Stephanie Jones-Rogers receives the 2013 Lerner-Scott Prize from the Organization of American Historians

Stephanie E. Jones-Rogers, a R-N history alumna (MA '07), has been selected to receive the 2013 Lerner-Scott Prize from the Organization of American Historians.

PRESS RELEASE
April 12, 2013

Outstanding Historian Honored

Bloomington, IN–Stephanie E. Jones-Rogers, University of Iowa, has been selected by the Organization of American Historians (OAH) to receive the 2013 Lerner-Scott Prize, which is given annually for the best doctoral dissertation in U.S. women’s history. On Saturday, April 13, OAH President Albert M. Camarillo and OAH President-Elect Alan M. Kraut will present the prize in San Francisco, California, during the 106th annual meeting of the organization.

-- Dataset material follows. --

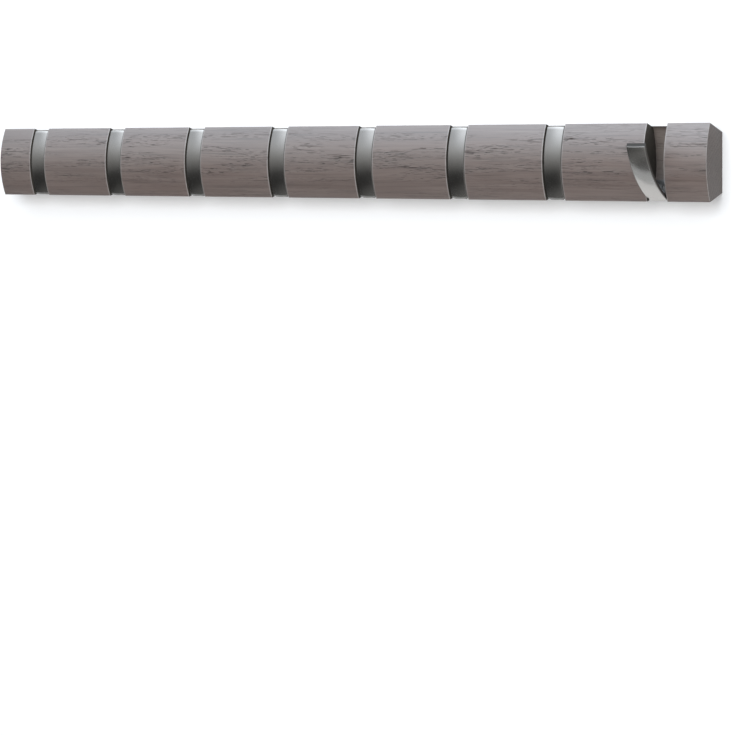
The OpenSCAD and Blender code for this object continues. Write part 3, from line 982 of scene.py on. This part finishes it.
bore = turned("pin_bore", [
    (-hook_width, 0), (-hook_width, bore_radius), (hook_width, bore_radius), (hook_width, 0),
])
bore.transform(Matrix.Translation((0, pin_y * MM, pin_z * MM)))
hook_mesh = outward(cut(cut(hook_blade(), knuckle(), "UNION"), bore))
nickel = satin_nickel()
for number, joint in enumerate(frame["joints"], start=1):
    pin = Vector(joint["pos_m"])
    swing = -math.radians(min(joint["range_deg"]))
    at_origin = Matrix.Translation((0, -pin.y, -pin.z))
    mesh = hook_mesh.copy()
    mesh.name = f"hook_{number}_metal"
    mesh.transform(Matrix.Translation(pin) @ Matrix.Rotation(swing, 4, "X") @ at_origin)
    hook = new_piece(f"hook_{number}_blade", mesh, nickel)
    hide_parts(f"hook_{number}")
    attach(hook, joint["child"])

# Hinge pins and friction washers. Each pin is a turned steel rivet through the bracket's ears
# and the hook's knuckle, its ends headed over. A washer of spring strip on each side of the
# knuckle gives the drag that keeps a closed hook shut.
pin_radius = 1.0
pin_head = 0.6
pin_rim_height = 0.15
pin_rim_radius = pin_radius + 0.5
washer_thickness = 0.4
washer_gap = 0.1
ear_thickness = 1.5
ear_inner = knuckle_width / 2 + 2 * washer_gap + washer_thickness
ear_outer = ear_inner + ear_thickness
washer_radius = 1.7
washer_edge_round = 0.08


def spring_steel():
    """Blued spring strip, dark with straw and violet tints, rubbed bright in places."""
    material, tree, shader = new_material("spring_steel")
    place = object_position(tree)
    tint = speckle(tree, place, 500)
    rubbing = speckle(tree, place, 3000, 2.0, 0.6)
    colour = blend_colour(tree, tint.between(0.35, 0.65), (0.13, 0.14, 0.19), (0.27, 0.22, 0.17))
    colour = blend_colour(tree, rubbing.between(0.55, 0.75) * 0.5, colour, (0.45, 0.45, 0.45))
    finish_metal(tree, shader, colour, rubbing * 0.2 + 0.22, rubbing, 0.000008)
    return material


rim_end = ear_outer + pin_rim_height
head_end = ear_outer + pin_head
half_rivet = [
    (ear_outer, pin_radius), (ear_outer, pin_rim_radius - 0.05), (rim_end, pin_rim_radius),
    *[(rim_end + (head_end - rim_end) * math.sin(t), pin_rim_radius * (0.35 + 0.65 * math.cos(t)))
      for t in dome_turns],
    (head_end, 0),
]
rivet = turned("hinge_pin", [(-x, r) for x, r in half_rivet[::-1]] + half_rivet)
for number, joint in enumerate(frame["joints"], start=1):
    mesh = rivet.copy()
    mesh.name = f"hinge_pin_{number}_steel"
    mesh.transform(Matrix.Translation(joint["pos_m"]))
    pin_piece = new_piece(f"hinge_pin_{number}_rivet", mesh, steel)
    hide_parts(f"hinge_pin_{number}")
    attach(pin_piece, "root")

blued = spring_steel()
half = washer_thickness / 2
half_washer = [
    (half - washer_edge_round, washer_radius), (half, washer_radius - washer_edge_round),
    (half, bore_radius),
]
washer_profile = [(-x, r) for x, r in half_washer[::-1]] + half_washer + [(-half, bore_radius)]
washer_pair = []
for side in (-1, 1):
    middle = side * (knuckle_width / 2 + washer_gap + half)
    washer = turned("friction_washer", washer_profile, 40)
    washer.transform(Matrix.Translation((middle * MM, pin_y * MM, pin_z * MM)))
    washer_pair.append(washer)
washers_mesh = row("friction_washers_spring", merged(washer_pair), *every_hook, blued)
washers_mesh = outward(washers_mesh, fine_sharp_from)
washers = new_piece("friction_washers_spring", washers_mesh, blued)
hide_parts("friction_washers")
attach(washers, "root")

# Studio. The white wall that the rack hangs on, a pale floor below, a room that is bright above,
# dim below and paler at its far sides, and one low soft lamp in front. Wall and floor are clear
# from behind and the wall is open behind the rail, so that the rack's back can be seen. In metres.
eye = (1.326, -1.930, 0.0037)
eye_turn = 33.78
lens = 118.8
sensor_width = 36
eye_shift = -0.285
floor_z = -1.60
floor_front = -0.6
studio_reach = 7.0
wall_y = 0.0004
wall_lap = 0.002


def flat_sheet(name, corners, faces, material):
    """A sheet of the studio, which isn't part of the rack."""
    mesh = bpy.data.meshes.new(name)
    mesh.from_pydata(corners, [], faces)
    mesh.materials.append(material)
    add_object(name, mesh)


def studio_paint(name, colour, glow):
    """Matt paint that is clear from behind and a little lighter to the camera and in reflections."""
    material, tree, shader = new_material(name)
    shader.inputs["Base Color"].default_value = (*colour, 1)
    shader.inputs["Roughness"].default_value = 0.9
    shader.inputs["Specular IOR Level"].default_value = 0.1
    rays = add_node(tree, "ShaderNodeLightPath").outputs
    seen = Field(tree, rays["Is Camera Ray"]).math("MAXIMUM", Field(tree, rays["Is Glossy Ray"]))
    seen = seen.math("MAXIMUM", Field(tree, rays["Is Transmission Ray"]))
    shader.inputs["Emission Color"].default_value = (1, 1, 1, 1)
    connect(tree, shader.inputs["Emission Strength"], seen * glow)
    behind = add_node(tree, "ShaderNodeNewGeometry").outputs["Backfacing"]
    clear = add_node(tree, "ShaderNodeBsdfTransparent").outputs[0]
    mixed = add_node(tree, "ShaderNodeMixShader", {0: behind, 1: shader.outputs[0], 2: clear})
    connect(tree, tree.nodes["Material Output"].inputs["Surface"], mixed.outputs[0])
    return material


def rectangle(reach, low, high):
    """Corners of a rectangle from -reach to reach and from low to high."""
    return [(-reach, low), (reach, low), (reach, high), (-reach, high)]


gap_x = half_length * MM - wall_lap
gap_z = (half_height - bevel_drop) * MM - wall_lap
wall_outline = rectangle(studio_reach, floor_z, studio_reach) + rectangle(gap_x, -gap_z, gap_z)
wall_corners = [(x, wall_y, z) for x, z in wall_outline]
wall_faces = [(k, (k + 1) % 4, 4 + (k + 1) % 4, 4 + k) for k in range(4)]
flat_sheet("wall", wall_corners, wall_faces, studio_paint("wall_paint", (0.79, 0.79, 0.79), 0.25))
floor_corners = [(x, y, floor_z) for x, y in rectangle(studio_reach, floor_front, studio_reach)]
flat_sheet("floor", floor_corners, [(0, 1, 2, 3)], studio_paint("floor_paint", (0.60, 0.60, 0.59), 0.0))


def soft_lamp(name, azimuth, elevation, distance, size, power, colour):
    """A square lamp that looks at the middle of the rack."""
    lamp = bpy.data.lights.new(name, "AREA")
    lamp.size = size
    lamp.energy = power
    lamp.color = colour
    light = add_object(name, lamp)
    a, e = math.radians(azimuth), math.radians(elevation)
    out = distance * math.cos(e)
    light.location = (out * math.sin(a), -out * math.cos(a), distance * math.sin(e))
    light.rotation_euler = (math.pi / 2 - e, 0, a)
    light.visible_camera = False
    light.visible_glossy = False


soft_lamp("key", azimuth=8, elevation=12, distance=2.6, size=1.6, power=38, colour=(0.98, 0.99, 1.0))

world = bpy.data.worlds.new("room")
bpy.context.scene.world = world
world.use_nodes = True
room = world.node_tree
across, _, up = axes(room, add_node(room, "ShaderNodeTexCoord").outputs["Generated"])
ramp = room.nodes.new("ShaderNodeValToRGB")
connect(room, ramp.inputs[0], up * 0.5 + 0.5)
# The room's brightness by height, from straight down at 0 to straight up at 1.
levels = (
    (0.000, 0.12), (0.110, 0.14), (0.150, 0.24), (0.206, 0.14), (0.297, 0.035),
    (0.396, 0.055), (0.500, 0.29), (0.570, 0.49), (0.638, 0.78), (0.750, 1.42),
    (0.828, 1.86), (0.870, 1.64), (0.940, 1.15), (1.000, 0.95),
)
while len(ramp.color_ramp.elements) < len(levels):
    ramp.color_ramp.elements.new(0.5)
for element, (position, level) in zip(ramp.color_ramp.elements, levels):
    element.position = position
    blue = 0.09 * max(0.0, min(1.0, (position - 0.5) * 4))
    element.color = (level * (0.98 - blue * 0.6), level, level * (1.0 + blue), 1)
low_down = up.between(-0.05, 0.35) * -1 + 1
far_sides = (across.between(-0.18, 0.0) + across.between(-0.91, -0.97)) * low_down
high_at_sides = across.math("ABSOLUTE").between(0.28, 0.72) * up.between(0.20, 0.50)
room_colour = blend_colour(room, far_sides, ramp.outputs[0], (0.50, 0.50, 0.50))
background = room.nodes["Background"]
connect(room, background.inputs["Color"], room_colour)
connect(room, background.inputs["Strength"], high_at_sides * -0.40 + 1.0)

camera_data = bpy.data.cameras.new("camera")
camera_data.lens = lens
camera_data.sensor_width = sensor_width
camera_data.shift_y = eye_shift
camera = add_object("camera", camera_data)
camera.location = eye
camera.rotation_euler = (math.pi / 2, 0, math.radians(eye_turn))
bpy.context.scene.camera = camera
bpy.context.scene.view_settings.view_transform = "Standard"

According to the 2013 Lerner-Scott Prize Committee, “ʻNobody Couldn’t Sell’em but Her’: Slaveowning Women, Mastery, and the Gendered Politics of the Antebellum Slave Market” (Rutgers University dissertation, with advisers Deborah Gray White, Chair, Mia Bay, Thavolia Glymph, and Nancy Hewitt) is sophisticated in its argumentation and methodology, and it offers important new ways to think about white slaveholding women and their place in the antebellum southern slaveocracy. This ambitious and exceedingly well-written work makes a very important revision to U.S. slavery studies by revealing the deep imbrication of white slaveowning women in the most brutal facets of slavery, especially in commodifying the bodies, labor, and reproductive work of enslaved women. Historians have long regarded the marketplace of slavery as dominated exclusively by men, not only as privileged legal and financial actors, but also in a social geography from which white women were presumably barred by custom. Similarly, "mastery" has frequently been featured as a largely male activity. Jones-Rogers adeptly challenges both presumptions, notably revealing how extensively the household and the marketplace overlapped in the hiring, buying, and selling of enslaved people–especially enslaved women, whose reproductive labor as wet-nurses was highly valued by slave owning women. Jones-Rogers effectively mined and interrogated an extensive range of primary sources, and we especially appreciated her integration of the “voices” of previously enslaved people in order to incorporate a more textured understanding of the meanings and ramifications of slaveowning women’s actions, agency, and power.

Founded in 1907, the OAH is the largest learned society and professional organization dedicated to the teaching and study of the American past. The OAH promotes excellence in the scholarship, teaching, and presentation of American history, and encourages wide discussion of historical questions and equitable treatment of all practitioners of history. Members in the United States and abroad include college and university professors; students; precollegiate teachers; archivists, museum curators, and other public historians employed in government and the private sector.